How much rain?

The Met Office has a handy guide to making your own rain gauge. This is a great idea, and welcome inspiration for something we can do as the small boy likes to tell me about the weather. I don't think their exact design will work well for us - it uses a nifty trick of putting jelly in the bottom of the bottle to give a tube of constant diameter, but we have  several urban foxes who visit our garden and I'm pretty sure that a bottle filled with jelly won't be intact tomorrow morning.  Given the littlest one's hat was torn into shreds when it fell down off the washing line, the idea of tempting them with food doesn't appeal!

We therefore chose an empty bottle from our recycling bin which had a square cross-section - we went for this one because it was quite sturdy, and the cross-section area is constant almost to the bottom i.e. the area of rainfall that you are measuring at the top is the same as the area of the bit you are collecting the rain in at the bottom, so you can measure the depth of rain that has fallen without having to do any maths.  The Met Office example uses a round bottle, but I don't think it matters what shape you use.

I cut the bottle close to the top (without toddler assistance) to divide it into a collecting bottle and a funnel (i.e. the neck of the bottle turned upside down), and taped around the 'funnel' and the collection bit with sellotape, so as to avoid little fingers finding sharp edges.

Because I wasn't doing the jelly trick and the bottom of the bottle has an indentation, I measured the volume of water required to increase the depth in the main bit of the bottle by 1cm (55mls in our case) and then emptied the bottle and put 55ml in (measuring using our digital kitchen scales).  This gives me a mark for 1cm of rainfall, and is quite a lot more than 1cm from the bottom of the bottle due to the indentation in the bottom of the bottle that gives it strength and stability.  I also marked where half of this amount comes to, such that we can measure 0.5cm of rainfall.  Whilst not perfect, I'm using this rain gauge with a not-quite-3-year-old, so the accuracy of measuring small amounts of rainfall isn't critical.

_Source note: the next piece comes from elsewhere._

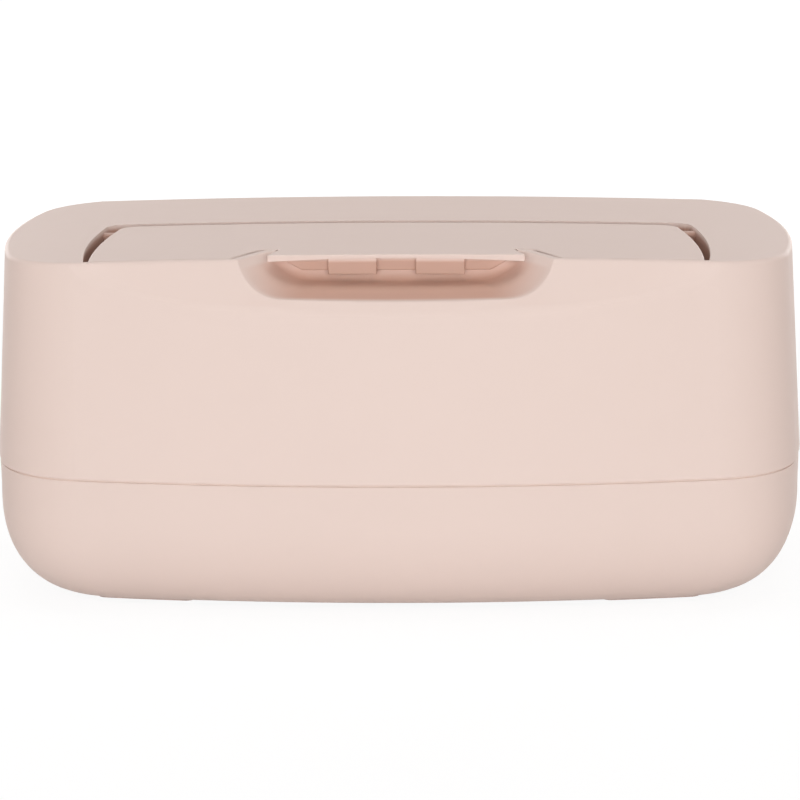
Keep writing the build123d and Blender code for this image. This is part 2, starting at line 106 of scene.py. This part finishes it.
# Studio: a white world and floor, and large soft lamps in front, above, at the sides and behind.
studioSettings = {
    "worldLevel": 0.05,  # how much light the white world gives
    "floorReach": 12.0,
    "floorGlow": 0.9,  # glow of the seen floor at the box, which rises to 1 over the fade
    "floorFade": (0.3, 0.9),
    "floorShade": 0.14,  # how strongly lamps and shadow show on the seen floor
    "floorBounce": 0.8,  # how much light the floor throws back on the box
    "lampAim": (0, 0, 0.05),
    "lamps": {
        "front light": {"place": (0, -1.9, 0.35), "size": (1.8, 0.6), "power": 24.8},
        "top light": {"place": (0, 0.2, 1.7), "size": (1.6, 1.2), "power": 13.0},
        "left light": {"place": (-1.7, -0.4, 0.7), "size": (1.0, 1.0), "power": 5.9,
                       "colour": (1.0, 0.87, 0.81)},
        "right light": {"place": (1.7, -0.4, 0.7), "size": (1.0, 1.0), "power": 5.9,
                        "colour": (1.0, 0.87, 0.81)},
        "back left light": {"place": (-0.9, 1.6, 0.4), "size": (0.8, 0.8), "power": 8.6},
        "back right light": {"place": (0.9, 1.6, 0.4), "size": (0.8, 0.8), "power": 8.6},
    },
}


def grey(level):
    return (level, level, level, 1)


# One shader is seen, by the camera and in gloss and glass, and the other one lights the scene.
def seenAndLighting(tree, seen, lighting, out):
    path = newNode(tree, "ShaderNodeLightPath")
    direct = calc(tree, "MAXIMUM", path.outputs["Is Camera Ray"], path.outputs["Is Glossy Ray"])
    either = calc(tree, "MAXIMUM", direct, path.outputs["Is Transmission Ray"])
    mix = newNode(tree, "ShaderNodeMixShader")
    link = tree.links.new
    link(either, mix.inputs["Fac"])
    link(lighting.outputs[0], mix.inputs[1])
    link(seen.outputs[0], mix.inputs[2])
    link(mix.outputs[0], out.inputs["Surface"])


def makeWorld(s):
    world = bpy.data.worlds.new("studio")
    bpy.context.scene.world = world
    world.use_nodes = True
    tree = world.node_tree
    tree.nodes.clear()
    seen = newNode(tree, "ShaderNodeBackground", Color=grey(1), Strength=1.0)
    lighting = newNode(tree, "ShaderNodeBackground", Color=grey(1), Strength=s["worldLevel"])
    seenAndLighting(tree, seen, lighting, newNode(tree, "ShaderNodeOutputWorld"))


def makeFloor(s):
    mesh = bpy.data.meshes.new("floor")
    r = s["floorReach"]
    mesh.from_pydata([(-r, -r, 0), (r, -r, 0), (r, r, 0), (-r, r, 0)], [], [(0, 1, 2, 3)])
    floor = bpy.data.objects.new("floor", mesh)
    bpy.context.scene.collection.objects.link(floor)
    mat = bpy.data.materials.new("paper floor")
    mat.use_nodes = True
    tree = mat.node_tree
    tree.nodes.clear()
    coord = newNode(tree, "ShaderNodeTexCoord")
    away = newNode(tree, "ShaderNodeVectorMath", operation="LENGTH")
    glow = newNode(tree, "ShaderNodeEmission", Color=grey(1))
    paper = newNode(tree, "ShaderNodeBsdfDiffuse", Color=grey(s["floorShade"]))
    seen = newNode(tree, "ShaderNodeAddShader")
    bounce = newNode(tree, "ShaderNodeBsdfDiffuse", Color=grey(s["floorBounce"]))
    link = tree.links.new
    link(coord.outputs["Object"], away.inputs[0])  # the paper whitens away from the box
    whitening = softStep(tree, away.outputs["Value"], s["floorFade"], (s["floorGlow"], 1.0))
    link(whitening, glow.inputs["Strength"])
    link(glow.outputs[0], seen.inputs[0])
    link(paper.outputs[0], seen.inputs[1])
    seenAndLighting(tree, seen, bounce, newNode(tree, "ShaderNodeOutputMaterial"))
    mesh.materials.append(mat)


def makeLamp(name, s, aim):
    data = bpy.data.lights.new(name, "AREA")
    data.shape = "RECTANGLE"
    data.size, data.size_y = s["size"]
    data.energy = s["power"]
    data.color = s.get("colour", (1, 1, 1))
    lamp = bpy.data.objects.new(name, data)
    bpy.context.scene.collection.objects.link(lamp)
    lamp.location = s["place"]
    lamp.rotation_euler = (Vector(aim) - Vector(s["place"])).to_track_quat("-Z", "Y").to_euler()


bpy.context.scene.view_settings.view_transform = "Standard"
makeWorld(studioSettings)
makeFloor(studioSettings)
for name, lamp in studioSettings["lamps"].items():
    makeLamp(name, lamp, studioSettings["lampAim"])
print("studio made")


# Shared effect: fine moulded grain with a faint drift of shade and gloss over the surface.
grainSettings = {
    "driftScale": 14.0,
    "glossScale": 160.0,
    "softDetail": 2.0,
    "grainDetail": 3.0,
    "grainRoughness": 0.6,
    "noiseMiddle": 0.5,
    "inputs": {"Base": "Color", "Drift": "Float", "Grain Size": "Float", "Gloss": "Float",
               "Gloss Drift": "Float"},
    "outputs": {"Color": "Color", "Roughness": "Float", "Height": "Float"},
}


def makeGrainGroup(s):
    group = bpy.data.node_groups.new("moulded grain", "ShaderNodeTree")
    for side, sockets in (("INPUT", s["inputs"]), ("OUTPUT", s["outputs"])):
        for name, kind in sockets.items():
            group.interface.new_socket(name, in_out=side, socket_type="NodeSocket" + kind)
    given = newNode(group, "NodeGroupInput")
    out = newNode(group, "NodeGroupOutput")
    coord = newNode(group, "ShaderNodeTexCoord")
    wide = newNode(group, "ShaderNodeTexNoise", Scale=s["driftScale"], Detail=s["softDetail"])
    fine = newNode(group, "ShaderNodeTexNoise", Detail=s["grainDetail"], Roughness=s["grainRoughness"])
    patch = newNode(group, "ShaderNodeTexNoise", Scale=s["glossScale"], Detail=s["softDetail"])
    link = group.links.new
    for noise in (wide, fine, patch):
        link(coord.outputs["Object"], noise.inputs["Vector"])
    link(given.outputs["Grain Size"], fine.inputs["Scale"])
    # shade = 1 + drift * (wide noise - middle)
    offWide = calc(group, "SUBTRACT", wide.outputs["Fac"], s["noiseMiddle"])
    factor = calc(group, "MULTIPLY_ADD", offWide, given.outputs["Drift"], 1.0)
    shade = newNode(group, "ShaderNodeVectorMath", operation="SCALE")
    link(given.outputs["Base"], shade.inputs[0])
    link(factor, shade.inputs["Scale"])
    link(shade.outputs[0], out.inputs["Color"])
    # roughness = gloss + gloss drift * (patch noise - middle)
    offPatch = calc(group, "SUBTRACT", patch.outputs["Fac"], s["noiseMiddle"])
    rough = calc(group, "MULTIPLY_ADD", offPatch, given.outputs["Gloss Drift"], given.outputs["Gloss"])
    link(rough, out.inputs["Roughness"])
    link(fine.outputs["Fac"], out.inputs["Height"])
    return group


grainGroup = makeGrainGroup(grainSettings)


# Shared effect: masks of the hollows where shade is painted into the colour, as a darker, deeper pink.
# Scoop is 1 in the finger scoop, Far is 1 in its back part and Gap is 1 in the curved gaps beside the
# lid.
# Each pair gives the places where a mask starts from 0 and where it is full.
paintedShadeSettings = {
    "crownTop": cadBox[1][2],
    "crownFall": 0.1566,  # the top falls by this times x squared
    "bandEdge": -0.0577,
    "bandSlope": 0.62,
    "scoop": [("behind", (0.0003, 0.0030)), ("across", (0.0460, 0.0230)), ("y", (-0.0420, -0.0460)),
              ("under", (0.0018, 0.0030)), ("z", (0.0864, 0.0870))],
    "far": [("behind", (0.0050, 0.0120))],
    "gap": [("across", (0.0785, 0.0815)), ("across", (0.0890, 0.0882)), ("y", (-0.0574, -0.0566)),
            ("y", (0.0090, 0.0080)), ("under", (0.0004, 0.0018)), ("z", (0.0875, 0.0885))],
}


def makePaintedShadeGroup(s):
    group = bpy.data.node_groups.new("painted recess shade", "ShaderNodeTree")
    for name in ("Scoop", "Gap", "Far"):
        group.interface.new_socket(name, in_out="OUTPUT", socket_type="NodeSocketFloat")
    out = newNode(group, "NodeGroupOutput")
    coord = newNode(group, "ShaderNodeTexCoord")
    split = newNode(group, "ShaderNodeSeparateXYZ")
    link = group.links.new
    link(coord.outputs["Object"], split.inputs[0])
    x, y, z = (split.outputs[axis] for axis in "XYZ")
    # under = top - fall * x * x - z, the depth under the crowned top
    crown = calc(group, "MULTIPLY_ADD", calc(group, "MULTIPLY", x, x), -s["crownFall"], s["crownTop"])
    under = calc(group, "SUBTRACT", crown, z)
    # behind = y - edge + slope * (top - z), the depth behind the slanted band
    edgeAtFloor = s["bandSlope"] * s["crownTop"] - s["bandEdge"]
    lean = calc(group, "MULTIPLY_ADD", z, -s["bandSlope"], edgeAtFloor)
    behind = calc(group, "ADD", lean, y)
    across = calc(group, "ABSOLUTE", x)
    places = {"y": y, "z": z, "across": across, "under": under, "behind": behind}

    # product of the soft steps
    def mask(steps, total=1.0):
        for place, ends in steps:
            total = calc(group, "MULTIPLY", total, softStep(group, places[place], ends))
        return total

    scoop = mask(s["scoop"])
    link(scoop, out.inputs["Scoop"])
    link(mask(s["gap"]), out.inputs["Gap"])
    link(mask(s["far"], scoop), out.inputs["Far"])
    return group


# masks for the painted shade in the scoop, its far part and the gaps beside the lid
paintedShadeGroup = makePaintedShadeGroup(paintedShadeSettings)


# One colour laid over another by a mask, where a colour is three numbers or a socket.
def mixColours(tree, mask, base, over):
    mix = newNode(tree, "ShaderNodeMix", data_type="RGBA")
    tree.links.new(mask, mix.inputs["Factor"])
    for socket, colour in ((mix.inputs[6], base), (mix.inputs[7], over)):  # colours A and B
        if isinstance(colour, tuple):
            socket.default_value = (*colour, 1)
        else:
            tree.links.new(colour, socket)
    return mix.outputs[2]  # the mixed colour


def makeFinish(name, s):
    mat = bpy.data.materials.new(name)
    mat.use_nodes = True
    tree = mat.node_tree
    link = tree.links.new
    shader = tree.nodes["Principled BSDF"]
    shader.inputs["Specular IOR Level"].default_value = s["specular"]
    shader.inputs["Metallic"].default_value = s.get("metal", 0.0)
    grain = newNode(tree, "ShaderNodeGroup", node_tree=grainGroup)
    grain.inputs["Base"].default_value = (*s["colour"], 1)
    grain.inputs["Drift"].default_value = s["drift"]
    grain.inputs["Grain Size"].default_value = s["grainSize"]
    grain.inputs["Gloss"].default_value = s["roughness"]
    grain.inputs["Gloss Drift"].default_value = s["glossDrift"]
    # painted shade: the scoop, its far part and the gaps beside the lid take darker, deeper pinks by the
    # masks
    if "scoopShadeColour" in s:
        shadeMasks = newNode(tree, "ShaderNodeGroup", node_tree=paintedShadeGroup)
        paintedScoopShade = mixColours(tree, shadeMasks.outputs["Far"], s["scoopShadeColour"], s["farShadeColour"])
        shadedSkin = mixColours(tree, shadeMasks.outputs["Scoop"], s["colour"], paintedScoopShade)
        link(mixColours(tree, shadeMasks.outputs["Gap"], shadedSkin, s["gapShadeColour"]), grain.inputs["Base"])
    bump = newNode(tree, "ShaderNodeBump", Strength=s["bump"], Distance=s["grainDepth"])
    link(grain.outputs["Height"], bump.inputs["Height"])
    link(bump.outputs["Normal"], shader.inputs["Normal"])
    link(grain.outputs["Color"], shader.inputs["Base Color"])
    link(grain.outputs["Roughness"], shader.inputs["Roughness"])
    return mat


pinkPlastic = {"colour": (0.782, 0.637, 0.578), "drift": 0.03, "grainSize": 2600.0, "roughness": 0.58,
               "glossDrift": 0.08, "bump": 0.25, "grainDepth": 0.00004, "specular": 0.42}
finishes = {
    # the scoop, far and gap colours of the casing are painted shade in its hollows
    "moulding": {**pinkPlastic, "scoopShadeColour": (0.63, 0.385, 0.30), "farShadeColour": (0.74, 0.50, 0.40),
                 "gapShadeColour": (0.57, 0.355, 0.28)},
    # the lid's strip and lugs in the scoop take painted shade, a darker, deeper pink
    "lid_moulding_painted_shade": {**pinkPlastic, "scoopShadeColour": (0.57, 0.37, 0.295), "farShadeColour": (0.56, 0.36, 0.285),
                     "gapShadeColour": pinkPlastic["colour"]},
    "silicone": {"colour": (0.76, 0.62, 0.56), "drift": 0.04, "grainSize": 1500.0, "roughness": 0.62,
                 "glossDrift": 0.1, "bump": 0.2, "grainDepth": 0.00004, "specular": 0.3},
    "foot_rubber": {"colour": (0.62, 0.47, 0.42), "drift": 0.05, "grainSize": 1800.0, "roughness": 0.75,
                    "glossDrift": 0.1, "bump": 0.4, "grainDepth": 0.00006, "specular": 0.2},
    "pin_steel": {"colour": (0.62, 0.62, 0.63), "drift": 0.05, "grainSize": 2200.0, "roughness": 0.28,
                  "glossDrift": 0.1, "bump": 0.15, "grainDepth": 0.00003, "specular": 0.5, "metal": 1.0},
    "bar_steel": {"colour": (0.42, 0.42, 0.44), "drift": 0.12, "grainSize": 900.0, "roughness": 0.45,
                  "glossDrift": 0.2, "bump": 0.3, "grainDepth": 0.00006, "specular": 0.5, "metal": 1.0},
}
materials = {name: makeFinish(name.replace("_", " "), s) for name, s in finishes.items()}

finishOf = {part["node"]: part["material_slot"] for part in frame["record"]["subparts"]}
finishOf["lid_cover"] = "lid_moulding_painted_shade"  # its strip and lugs hang in the scoop, with painted shade of their own as darker, deeper pinks
for name, node in frame["nodes"].items():
    node.data.materials.clear()
    node.data.materials.append(materials[finishOf[name]])
print("materials made")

I then got him to help me make the other marks, 1cm apart, with a permanent pen and the tape measure from his 'toolkit' (the tape measure in question is one of the paper ones that you can get to help you measure furniture in IKEA, they make a good toddler tool!).  This was a nice opportunity to talk about measuring depth and how we will be looking at how much rain falls by measuring how deep the water is.  He's got a reasonable understanding of counting and quantity (although his counting sometimes gets a little wobbly in the teens, and 30 is often called "twenty-ten") but his understanding of measuring distance doesn't seem to be quite there yet.

Our improvised rain gauge
We put the rain gauge in a large plant pot filled with soil (because a plant we'd put in it a few weeks back was dug up by the above foxes, and although the toddler carefully scooped the soil back into the pot, the plant was beyond rescuing), and moved it away from the house so it would be able to catch the rain.  It then proceeded to be sunny all afternoon!

When we went out in the rain this morning (to look at some local roadworks, as you do...), he was quite excited that it was raining so there would be something in his rain gauge.  We looked late morning (so almost 24 hours after we put it out) and there was rain in the collection bottle!  To say it was 5mm would be overstating it, but there was a little rain, and we said agreed it was more than zero, but less than one centimetre, and he seemed happy.  We watered a surviving plant in another pot with the contents, and put it back to await some more rain.